__The task__
Quote the listing below in its entirety.
□ □ □ □ □
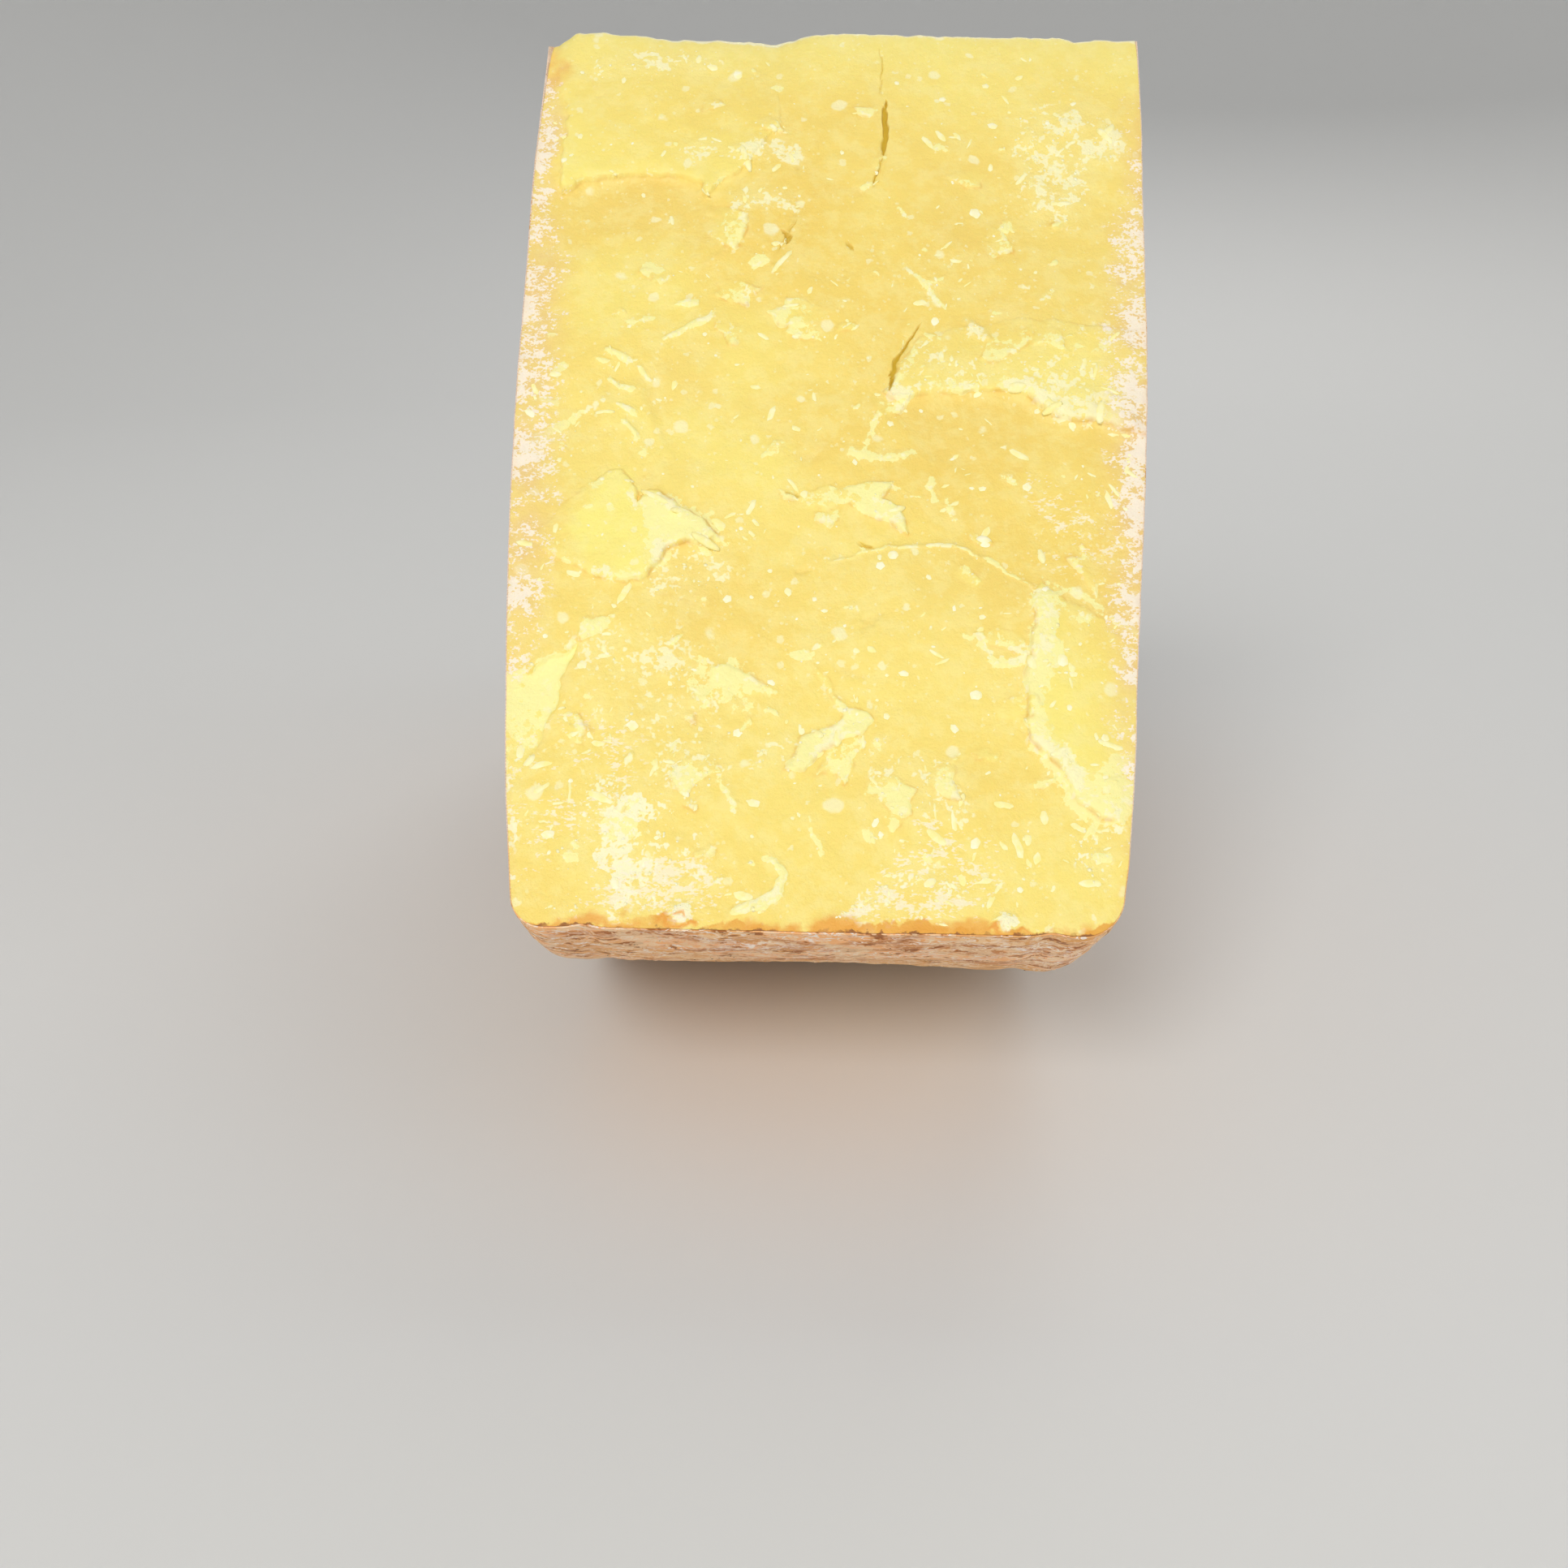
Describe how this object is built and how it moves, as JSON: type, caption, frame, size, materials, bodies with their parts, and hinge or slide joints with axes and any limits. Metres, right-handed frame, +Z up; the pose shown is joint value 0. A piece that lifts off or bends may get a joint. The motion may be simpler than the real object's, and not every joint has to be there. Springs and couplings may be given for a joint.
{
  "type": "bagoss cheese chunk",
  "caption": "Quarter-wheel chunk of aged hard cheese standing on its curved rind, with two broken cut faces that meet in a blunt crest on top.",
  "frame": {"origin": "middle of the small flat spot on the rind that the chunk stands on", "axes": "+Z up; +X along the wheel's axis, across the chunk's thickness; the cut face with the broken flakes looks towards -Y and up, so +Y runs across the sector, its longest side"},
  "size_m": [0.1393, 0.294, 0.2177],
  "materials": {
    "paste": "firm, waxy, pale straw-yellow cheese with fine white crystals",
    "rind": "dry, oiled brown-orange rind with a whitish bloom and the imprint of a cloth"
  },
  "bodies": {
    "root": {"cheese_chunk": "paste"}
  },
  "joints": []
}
□ □ □ □ □
__Result of the task__
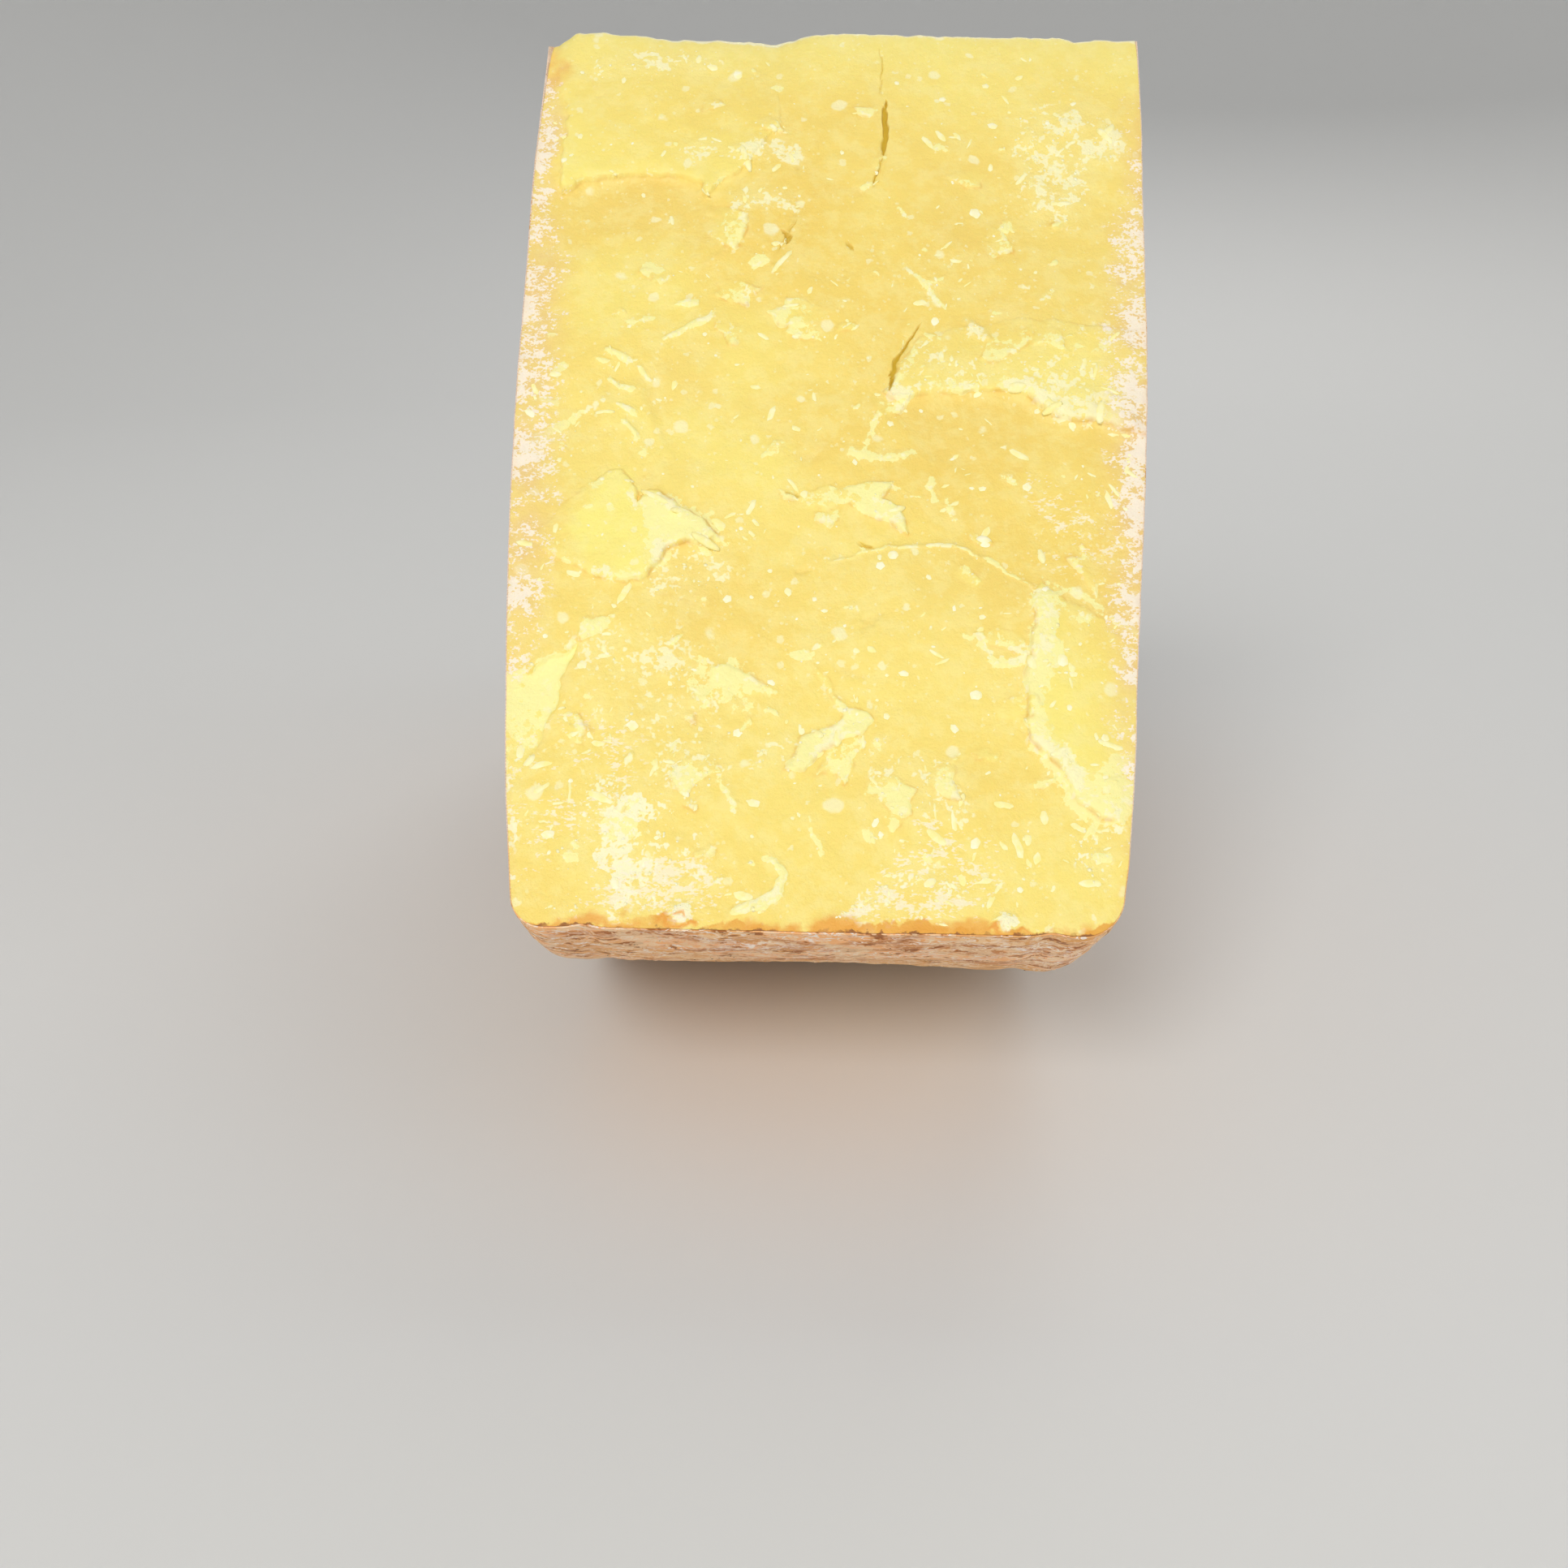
Describe how this object is built and how it moves, as JSON: type, caption, frame, size, materials, bodies with their parts, and hinge or slide joints with axes and any limits. Metres, right-handed frame, +Z up; the pose shown is joint value 0. A piece that lifts off or bends may get a joint. The motion may be simpler than the real object's, and not every joint has to be there. Springs and couplings may be given for a joint.
{
  "type": "bagoss cheese chunk",
  "caption": "Quarter-wheel chunk of aged hard cheese standing on its curved rind, with two broken cut faces that meet in a blunt crest on top.",
  "frame": {"origin": "middle of the small flat spot on the rind that the chunk stands on", "axes": "+Z up; +X along the wheel's axis, across the chunk's thickness; the cut face with the broken flakes looks towards -Y and up, so +Y runs across the sector, its longest side"},
  "size_m": [0.1393, 0.294, 0.2177],
  "materials": {
    "paste": "firm, waxy, pale straw-yellow cheese with fine white crystals",
    "rind": "dry, oiled brown-orange rind with a whitish bloom and the imprint of a cloth"
  },
  "bodies": {
    "root": {"cheese_chunk": "paste"}
  },
  "joints": []
}